TO BE DONE —
Identify the lines that contain the string "this" and copy all of them.

INFORMATION SHOWN —
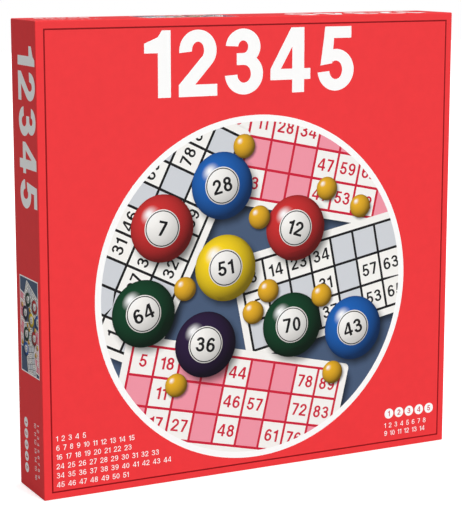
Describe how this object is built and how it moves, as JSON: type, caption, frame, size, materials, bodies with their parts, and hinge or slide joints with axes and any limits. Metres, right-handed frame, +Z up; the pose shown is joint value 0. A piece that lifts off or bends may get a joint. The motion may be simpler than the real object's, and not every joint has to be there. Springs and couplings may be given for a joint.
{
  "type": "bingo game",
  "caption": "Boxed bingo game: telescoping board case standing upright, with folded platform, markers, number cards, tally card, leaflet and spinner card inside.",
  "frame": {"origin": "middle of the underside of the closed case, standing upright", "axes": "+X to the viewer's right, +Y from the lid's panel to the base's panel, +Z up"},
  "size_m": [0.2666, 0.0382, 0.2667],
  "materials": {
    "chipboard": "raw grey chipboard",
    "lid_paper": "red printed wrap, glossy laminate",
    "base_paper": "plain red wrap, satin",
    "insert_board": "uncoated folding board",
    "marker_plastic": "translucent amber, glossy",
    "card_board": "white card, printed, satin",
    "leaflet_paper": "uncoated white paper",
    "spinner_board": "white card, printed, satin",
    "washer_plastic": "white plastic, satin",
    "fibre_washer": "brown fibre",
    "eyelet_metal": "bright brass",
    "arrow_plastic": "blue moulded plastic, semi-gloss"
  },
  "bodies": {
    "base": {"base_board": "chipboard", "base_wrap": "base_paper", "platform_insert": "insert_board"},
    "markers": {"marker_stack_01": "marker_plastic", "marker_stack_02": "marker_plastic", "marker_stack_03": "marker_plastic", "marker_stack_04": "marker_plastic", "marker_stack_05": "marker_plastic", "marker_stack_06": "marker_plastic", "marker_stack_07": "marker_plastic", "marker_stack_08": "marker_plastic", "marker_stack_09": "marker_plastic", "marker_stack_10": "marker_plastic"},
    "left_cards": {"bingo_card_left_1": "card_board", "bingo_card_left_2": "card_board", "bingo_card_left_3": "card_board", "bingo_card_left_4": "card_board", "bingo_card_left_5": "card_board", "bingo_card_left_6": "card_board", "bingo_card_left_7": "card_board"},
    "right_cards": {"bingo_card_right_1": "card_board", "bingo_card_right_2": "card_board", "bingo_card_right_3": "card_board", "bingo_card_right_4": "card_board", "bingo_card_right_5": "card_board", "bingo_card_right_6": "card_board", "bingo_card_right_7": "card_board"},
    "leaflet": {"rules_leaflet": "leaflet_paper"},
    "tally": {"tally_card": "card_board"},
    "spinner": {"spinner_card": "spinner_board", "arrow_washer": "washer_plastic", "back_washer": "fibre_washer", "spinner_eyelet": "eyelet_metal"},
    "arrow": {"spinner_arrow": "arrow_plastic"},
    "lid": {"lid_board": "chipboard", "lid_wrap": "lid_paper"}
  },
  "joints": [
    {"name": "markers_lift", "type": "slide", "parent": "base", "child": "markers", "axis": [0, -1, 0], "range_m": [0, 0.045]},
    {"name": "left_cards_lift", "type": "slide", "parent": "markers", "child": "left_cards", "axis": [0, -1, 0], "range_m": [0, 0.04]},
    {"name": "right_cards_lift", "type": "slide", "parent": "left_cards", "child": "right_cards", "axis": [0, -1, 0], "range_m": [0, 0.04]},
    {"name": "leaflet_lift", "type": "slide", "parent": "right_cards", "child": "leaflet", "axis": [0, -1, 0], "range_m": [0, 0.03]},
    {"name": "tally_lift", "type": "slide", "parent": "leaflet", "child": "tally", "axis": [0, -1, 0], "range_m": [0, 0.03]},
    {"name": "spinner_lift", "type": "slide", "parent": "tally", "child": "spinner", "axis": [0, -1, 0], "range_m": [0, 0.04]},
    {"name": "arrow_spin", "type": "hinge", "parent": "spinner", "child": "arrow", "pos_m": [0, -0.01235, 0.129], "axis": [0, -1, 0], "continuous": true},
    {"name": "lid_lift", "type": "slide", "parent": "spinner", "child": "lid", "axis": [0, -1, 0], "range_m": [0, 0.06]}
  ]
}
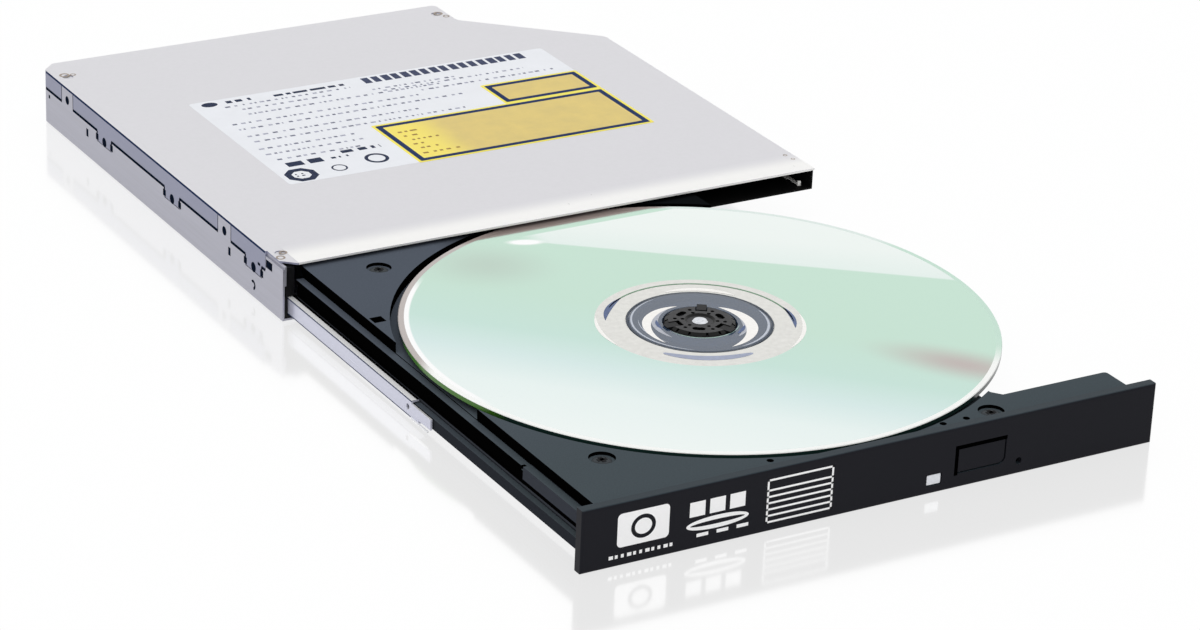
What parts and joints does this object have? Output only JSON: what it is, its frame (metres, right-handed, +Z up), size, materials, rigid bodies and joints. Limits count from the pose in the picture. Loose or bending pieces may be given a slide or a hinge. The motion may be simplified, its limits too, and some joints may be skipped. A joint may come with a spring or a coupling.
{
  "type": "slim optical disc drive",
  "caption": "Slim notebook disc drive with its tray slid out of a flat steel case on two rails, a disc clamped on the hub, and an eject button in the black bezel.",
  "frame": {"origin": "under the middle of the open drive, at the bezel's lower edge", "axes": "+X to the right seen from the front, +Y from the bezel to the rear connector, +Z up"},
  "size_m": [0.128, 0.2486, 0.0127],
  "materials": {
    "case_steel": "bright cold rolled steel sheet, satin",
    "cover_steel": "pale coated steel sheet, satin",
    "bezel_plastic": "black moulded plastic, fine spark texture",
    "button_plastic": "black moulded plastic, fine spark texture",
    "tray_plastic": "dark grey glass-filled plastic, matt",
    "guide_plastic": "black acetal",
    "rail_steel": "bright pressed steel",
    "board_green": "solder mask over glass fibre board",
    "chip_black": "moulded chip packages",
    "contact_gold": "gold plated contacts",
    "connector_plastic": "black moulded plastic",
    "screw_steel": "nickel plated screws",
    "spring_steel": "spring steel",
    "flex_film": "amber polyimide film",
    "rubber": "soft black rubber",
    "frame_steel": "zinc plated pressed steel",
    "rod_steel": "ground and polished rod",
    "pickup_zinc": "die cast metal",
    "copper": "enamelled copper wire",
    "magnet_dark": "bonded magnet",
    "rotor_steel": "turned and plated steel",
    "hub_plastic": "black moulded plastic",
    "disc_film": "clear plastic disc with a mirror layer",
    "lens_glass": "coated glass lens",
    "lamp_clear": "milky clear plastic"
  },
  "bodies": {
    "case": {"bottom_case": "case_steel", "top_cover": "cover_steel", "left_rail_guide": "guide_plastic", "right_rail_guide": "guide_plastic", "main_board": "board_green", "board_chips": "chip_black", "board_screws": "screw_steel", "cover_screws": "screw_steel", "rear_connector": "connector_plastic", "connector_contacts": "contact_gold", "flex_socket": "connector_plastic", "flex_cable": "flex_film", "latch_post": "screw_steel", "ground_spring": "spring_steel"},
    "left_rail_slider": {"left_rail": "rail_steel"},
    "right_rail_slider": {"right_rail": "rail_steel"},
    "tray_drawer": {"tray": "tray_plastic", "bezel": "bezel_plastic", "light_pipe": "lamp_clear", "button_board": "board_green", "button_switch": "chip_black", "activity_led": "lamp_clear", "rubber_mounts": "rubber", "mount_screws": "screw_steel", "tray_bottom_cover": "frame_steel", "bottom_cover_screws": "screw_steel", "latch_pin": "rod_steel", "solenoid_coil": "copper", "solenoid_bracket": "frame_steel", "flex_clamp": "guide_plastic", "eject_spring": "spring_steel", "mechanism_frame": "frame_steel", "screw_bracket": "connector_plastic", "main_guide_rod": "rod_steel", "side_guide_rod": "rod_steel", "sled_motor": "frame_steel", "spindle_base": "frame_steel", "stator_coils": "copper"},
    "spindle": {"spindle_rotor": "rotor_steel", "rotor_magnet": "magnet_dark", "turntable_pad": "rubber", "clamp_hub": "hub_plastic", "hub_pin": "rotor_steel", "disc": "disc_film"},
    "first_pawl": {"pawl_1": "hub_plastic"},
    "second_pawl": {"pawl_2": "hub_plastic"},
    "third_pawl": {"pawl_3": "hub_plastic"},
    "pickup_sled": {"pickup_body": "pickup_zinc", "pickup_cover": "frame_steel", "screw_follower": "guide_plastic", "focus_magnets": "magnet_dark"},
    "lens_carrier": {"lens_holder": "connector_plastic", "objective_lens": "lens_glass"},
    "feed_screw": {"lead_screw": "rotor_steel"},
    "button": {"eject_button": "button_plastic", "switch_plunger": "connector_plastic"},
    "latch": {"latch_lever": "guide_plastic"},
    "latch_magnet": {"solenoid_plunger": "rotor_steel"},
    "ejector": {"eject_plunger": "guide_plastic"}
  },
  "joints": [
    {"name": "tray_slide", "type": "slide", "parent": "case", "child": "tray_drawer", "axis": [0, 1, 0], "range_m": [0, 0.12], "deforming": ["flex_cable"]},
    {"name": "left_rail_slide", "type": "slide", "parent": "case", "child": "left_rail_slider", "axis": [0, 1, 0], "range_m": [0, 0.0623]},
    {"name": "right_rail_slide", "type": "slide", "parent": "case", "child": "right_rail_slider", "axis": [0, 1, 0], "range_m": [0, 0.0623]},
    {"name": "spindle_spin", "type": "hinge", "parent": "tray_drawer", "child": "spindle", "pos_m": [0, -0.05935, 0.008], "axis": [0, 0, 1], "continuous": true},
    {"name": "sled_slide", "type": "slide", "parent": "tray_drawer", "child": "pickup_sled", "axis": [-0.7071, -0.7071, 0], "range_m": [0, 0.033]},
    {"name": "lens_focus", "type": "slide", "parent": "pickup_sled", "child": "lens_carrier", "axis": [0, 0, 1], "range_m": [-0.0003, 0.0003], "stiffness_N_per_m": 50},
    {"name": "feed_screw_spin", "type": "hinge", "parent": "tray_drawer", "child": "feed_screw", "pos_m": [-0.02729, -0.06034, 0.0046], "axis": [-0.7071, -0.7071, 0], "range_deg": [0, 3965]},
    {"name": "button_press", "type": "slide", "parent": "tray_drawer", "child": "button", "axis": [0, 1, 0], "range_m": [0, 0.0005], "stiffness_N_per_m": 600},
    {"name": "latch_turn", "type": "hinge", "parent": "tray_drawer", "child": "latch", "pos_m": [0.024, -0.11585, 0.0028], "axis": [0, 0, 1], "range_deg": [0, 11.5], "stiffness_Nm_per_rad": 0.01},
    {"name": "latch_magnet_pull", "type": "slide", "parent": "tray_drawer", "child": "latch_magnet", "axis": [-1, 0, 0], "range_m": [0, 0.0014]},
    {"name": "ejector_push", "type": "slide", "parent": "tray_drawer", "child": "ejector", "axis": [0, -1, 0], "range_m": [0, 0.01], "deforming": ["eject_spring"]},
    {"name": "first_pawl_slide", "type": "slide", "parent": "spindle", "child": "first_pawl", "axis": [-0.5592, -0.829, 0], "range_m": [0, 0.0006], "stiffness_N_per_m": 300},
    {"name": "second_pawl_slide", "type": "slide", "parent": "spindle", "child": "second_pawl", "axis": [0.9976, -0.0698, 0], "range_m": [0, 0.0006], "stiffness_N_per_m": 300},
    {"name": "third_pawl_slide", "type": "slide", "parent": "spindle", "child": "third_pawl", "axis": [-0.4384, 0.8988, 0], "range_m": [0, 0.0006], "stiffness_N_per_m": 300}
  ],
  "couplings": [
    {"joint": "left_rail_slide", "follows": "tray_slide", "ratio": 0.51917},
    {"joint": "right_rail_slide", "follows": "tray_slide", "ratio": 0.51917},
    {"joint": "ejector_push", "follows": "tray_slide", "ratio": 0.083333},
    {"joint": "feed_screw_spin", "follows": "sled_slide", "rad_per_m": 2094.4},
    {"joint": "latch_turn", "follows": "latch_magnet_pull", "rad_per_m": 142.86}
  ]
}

REPLY —
Describe how this object is built and how it moves, as JSON: type, caption, frame, size, materials, bodies with their parts, and hinge or slide joints with axes and any limits. Metres, right-handed frame, +Z up; the pose shown is joint value 0. A piece that lifts off or bends may get a joint. The motion may be simpler than the real object's, and not every joint has to be there. Springs and couplings may be given for a joint.
What parts and joints does this object have? Output only JSON: what it is, its frame (metres, right-handed, +Z up), size, materials, rigid bodies and joints. Limits count from the pose in the picture. Loose or bending pieces may be given a slide or a hinge. The motion may be simplified, its limits too, and some joints may be skipped. A joint may come with a spring or a coupling.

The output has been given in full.